The court`s baffling 6-to-3 ruling came in the case of Humberto Alvarez Machain, a Mexican doctor implicated in the torture and murder of a U.S. drug agent in Guadalajara in 1985. Alvarez was seized by Mexican bounty hunters in response to a $50,000 reward offered by the U.S. Drug Enforcement Administration. The bounty hunters flew him to El Paso and turned him over to U.S. authorities.
In his majority opinion, Chief Justice William H. Rehnquist allowed that the doctor`s lawyers ”may be right” in describing his abduction as
”shocking.”
But it wasn`t illegal, Rehnquist said, because the extradition treaty between the U.S. and Mexico did not explicitly forbid abduction or provide that extradition was the only means of gaining custody of a foreign suspect for trial.
When the treaty was adopted in 1978, the chief justice said, Mexico knew that U.S. case law allowed for abductions. In other words, the Mexicans should have known Uncle Sam had his fingers crossed.

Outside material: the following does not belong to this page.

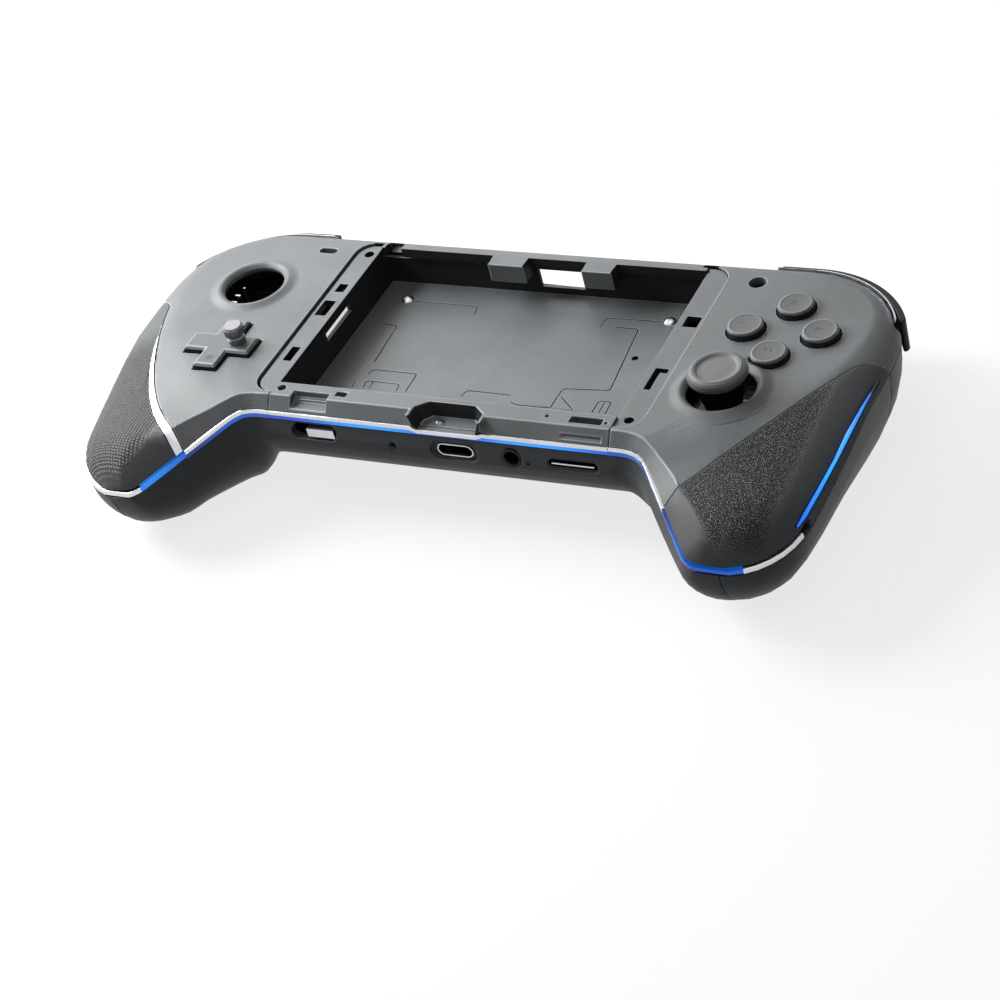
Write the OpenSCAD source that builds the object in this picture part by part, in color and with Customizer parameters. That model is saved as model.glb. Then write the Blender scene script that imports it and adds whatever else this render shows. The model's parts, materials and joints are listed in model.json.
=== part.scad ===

”Monstrous,” Associate Justice John Paul Stevens wrote in dissent. ”It is shocking that a party to an extradition treaty might believe that it has secretly reserved the right to make seizures of citizens in the other party`s territory.”
Stevens got it just right. The very purpose of an extradition treaty is to establish a measure of law, trust and orderly process between sovereigns and eliminate the need for resort to such actions as kidnapping. But the implication of Rehnquist`s decision is that, unless a treaty outlaws an action, it is allowed.
Mexico is not blameless in this affair. Governmental foot-dragging in the pursuit and prosecution of the killers of DEA agent Enrique Camarena fed frustration and anger among U.S. authorities and, ultimately, provoked the resort to kidnapping.
But it is one thing for executive branch officials to stretch, or even overstep, their authority. It is quite another for the nation`s highest court to approve it.
The court`s decision already has provoked Mexico to suspend all cooperative anti-drug efforts with the U.S. But the damage does not stop there.
None of the more than 100 extradition treaties between the U.S. and other nations explicitly prohibits kidnapping. Each of those nations may fairly wonder whether they are not now vulnerable to the same sort of insult and intrusion as Mexico. More than that, they must wonder about the meaning and value of all their agreements with the U.S.
The diplomatic cost of this dubious judicial decision could turn out to be very high indeed.